Yellowbrick hosts several datasets wrangled from the UCI Machine Learning Repository to present the examples in this section. If you haven't downloaded the data, you can do so by running:
$ python -m yellowbrick.download
This should create a folder called data
in your current working directory with all of the datasets. You can load a specified dataset with pandas.read_csv
as follows:
import pandas as pd
data = pd.read_csv('data/concrete/concrete.csv')
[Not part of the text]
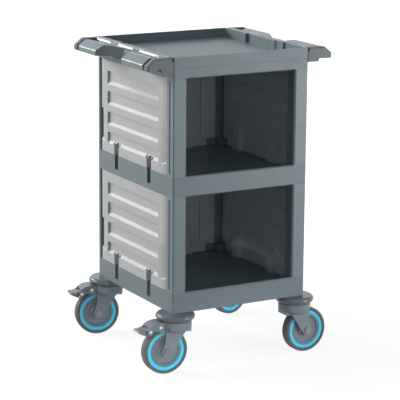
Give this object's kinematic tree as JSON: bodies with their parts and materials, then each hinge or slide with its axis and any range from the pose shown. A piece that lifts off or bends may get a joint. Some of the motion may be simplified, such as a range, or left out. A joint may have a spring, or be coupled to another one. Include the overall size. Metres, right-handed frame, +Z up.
{
  "type": "enclosed meal tray cart",
  "caption": "Plastic meal tray cart with two open-fronted bays, closed side and back panels, a tray top with side handles and swivel casters.",
  "frame": {"origin": "centre of the whole part's bounding box at floor level, under the wheels", "axes": "+Z up, the open front faces -Y, +X to the right as seen from the front; wheels stand on Z = 0"},
  "size_m": [0.5789, 0.511, 0.845],
  "materials": {
    "deck_plastic": "satin",
    "panel_plastic": "satin",
    "caster_plastic": "satin",
    "wheel_ring": "gloss",
    "tyre": "matte",
    "zinc_steel": "satin"
  },
  "bodies": {
    "cart": {"base_deck": "deck_plastic", "mid_deck": "deck_plastic", "top_frame": "deck_plastic", "top_tray": "deck_plastic", "lower_post_front_left": "deck_plastic", "lower_post_front_right": "deck_plastic", "lower_post_rear_left": "deck_plastic", "lower_post_rear_right": "deck_plastic", "upper_post_front_left": "deck_plastic", "upper_post_front_right": "deck_plastic", "upper_post_rear_left": "deck_plastic", "upper_post_rear_right": "deck_plastic", "lower_panel_left": "panel_plastic", "lower_panel_right": "panel_plastic", "lower_panel_back": "panel_plastic", "upper_panel_left": "panel_plastic", "upper_panel_right": "panel_plastic", "upper_panel_back": "panel_plastic", "handle_left": "deck_plastic", "handle_right": "deck_plastic", "end_caps_left": "deck_plastic", "end_caps_right": "deck_plastic", "handle_screws": "zinc_steel", "tie_rods": "zinc_steel", "tie_rod_nuts": "zinc_steel", "caster_stems": "zinc_steel", "bumper_front_left": "caster_plastic", "bumper_front_right": "caster_plastic", "bumper_rear_left": "caster_plastic", "bumper_rear_right": "caster_plastic"},
    "swivel_front_left": {"fork_front_left": "caster_plastic", "axle_front_left": "zinc_steel", "bearing_front_left": "zinc_steel", "brake_housing_front_left": "caster_plastic", "brake_pins_front_left": "zinc_steel"},
    "wheel_front_left": {"hub_front_left": "caster_plastic", "ring_front_left": "wheel_ring", "tyre_front_left": "tyre"},
    "lever_front_left": {"pedal_front_left": "caster_plastic"},
    "swivel_front_right": {"fork_front_right": "caster_plastic", "axle_front_right": "zinc_steel", "bearing_front_right": "zinc_steel"},
    "wheel_front_right": {"hub_front_right": "caster_plastic", "ring_front_right": "wheel_ring", "tyre_front_right": "tyre"},
    "swivel_rear_left": {"fork_rear_left": "caster_plastic", "axle_rear_left": "zinc_steel", "bearing_rear_left": "zinc_steel", "brake_housing_rear_left": "caster_plastic", "brake_pins_rear_left": "zinc_steel"},
    "wheel_rear_left": {"hub_rear_left": "caster_plastic", "ring_rear_left": "wheel_ring", "tyre_rear_left": "tyre"},
    "lever_rear_left": {"pedal_rear_left": "caster_plastic"},
    "swivel_rear_right": {"fork_rear_right": "caster_plastic", "axle_rear_right": "zinc_steel", "bearing_rear_right": "zinc_steel"},
    "wheel_rear_right": {"hub_rear_right": "caster_plastic", "ring_rear_right": "wheel_ring", "tyre_rear_right": "tyre"}
  },
  "joints": [
    {"name": "swivel_turn_front_left", "type": "hinge", "parent": "cart", "child": "swivel_front_left", "pos_m": [-0.17518, -0.203, 0.146], "axis": [0, 0, 1], "continuous": true},
    {"name": "wheel_roll_front_left", "type": "hinge", "parent": "swivel_front_left", "child": "wheel_front_left", "pos_m": [-0.20712, -0.2011, 0.0625], "axis": [-0.0593, -0.9982, 0], "continuous": true},
    {"name": "pedal_press_front_left", "type": "hinge", "parent": "swivel_front_left", "child": "lever_front_left", "pos_m": [-0.25604, -0.1982, 0.123], "axis": [-0.0593, -0.9982, 0], "range_deg": [0, 26]},
    {"name": "swivel_turn_front_right", "type": "hinge", "parent": "cart", "child": "swivel_front_right", "pos_m": [0.19482, -0.203, 0.146], "axis": [0, 0, 1], "continuous": true},
    {"name": "wheel_roll_front_right", "type": "hinge", "parent": "swivel_front_right", "child": "wheel_front_right", "pos_m": [0.22682, -0.2025, 0.0625], "axis": [-0.0157, 0.9999, 0], "continuous": true},
    {"name": "swivel_turn_rear_left", "type": "hinge", "parent": "cart", "child": "swivel_rear_left", "pos_m": [-0.17518, 0.203, 0.146], "axis": [0, 0, 1], "continuous": true},
    {"name": "wheel_roll_rear_left", "type": "hinge", "parent": "swivel_rear_left", "child": "wheel_rear_left", "pos_m": [-0.20666, 0.20872, 0.0625], "axis": [-0.1788, -0.9839, 0], "continuous": true},
    {"name": "pedal_press_rear_left", "type": "hinge", "parent": "swivel_rear_left", "child": "lever_rear_left", "pos_m": [-0.25487, 0.21748, 0.123], "axis": [-0.1788, -0.9839, 0], "range_deg": [0, 26]},
    {"name": "swivel_turn_rear_right", "type": "hinge", "parent": "cart", "child": "swivel_rear_right", "pos_m": [0.19482, 0.203, 0.146], "axis": [0, 0, 1], "continuous": true},
    {"name": "wheel_roll_rear_right", "type": "hinge", "parent": "swivel_rear_right", "child": "wheel_rear_right", "pos_m": [0.22612, 0.20965, 0.0625], "axis": [-0.2079, 0.9781, 0], "continuous": true}
  ]
}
The following code snippet can be found at the top of the examples/examples.ipynb
notebok in Yellowbrick. Please reference this code when trying to load a specific data set:
from yellowbrick.download import download_all
## The path to the test data sets
FIXTURES = os.path.join(os.getcwd(), "data")
## Dataset loading mechanisms
datasets = {
"bikeshare": os.path.join(FIXTURES, "bikeshare", "bikeshare.csv"),
"concrete": os.path.join(FIXTURES, "concrete", "concrete.csv"),
"credit": os.path.join(FIXTURES, "credit", "credit.csv"),
"energy": os.path.join(FIXTURES, "energy", "energy.csv"),
"game": os.path.join(FIXTURES, "game", "game.csv"),
"mushroom": os.path.join(FIXTURES, "mushroom", "mushroom.csv"),
"occupancy": os.path.join(FIXTURES, "occupancy", "occupancy.csv"),
}
def load_data(name, download=True):
"""
Loads and wrangles the passed in dataset by name.
If download is specified, this method will download any missing files.
"""
# Get the path from the datasets
path = datasets[name]
# Check if the data exists, otherwise download or raise
if not os.path.exists(path):
if download:
download_all()
else:
raise ValueError((
"'{}' dataset has not been downloaded, "
"use the download.py module to fetch datasets"
).format(name))
# Return the data frame
return pd.read_csv(path)
Note that most of the examples currently use one or more of the listed datasets for their examples (unless specifically shown otherwise). Each dataset has a README.md
with detailed information about the data source, attributes, and target. Here is a complete listing of all datasets in Yellowbrick and their associated analytical tasks:
- bikeshare: suitable for regression
- concrete: suitable for regression
- credit: suitable for classification/clustering
- energy: suitable for regression
- game: suitable for classification
- hobbies: suitable for text analysis
- mushroom: suitable for classification/clustering
- occupancy: suitable for classification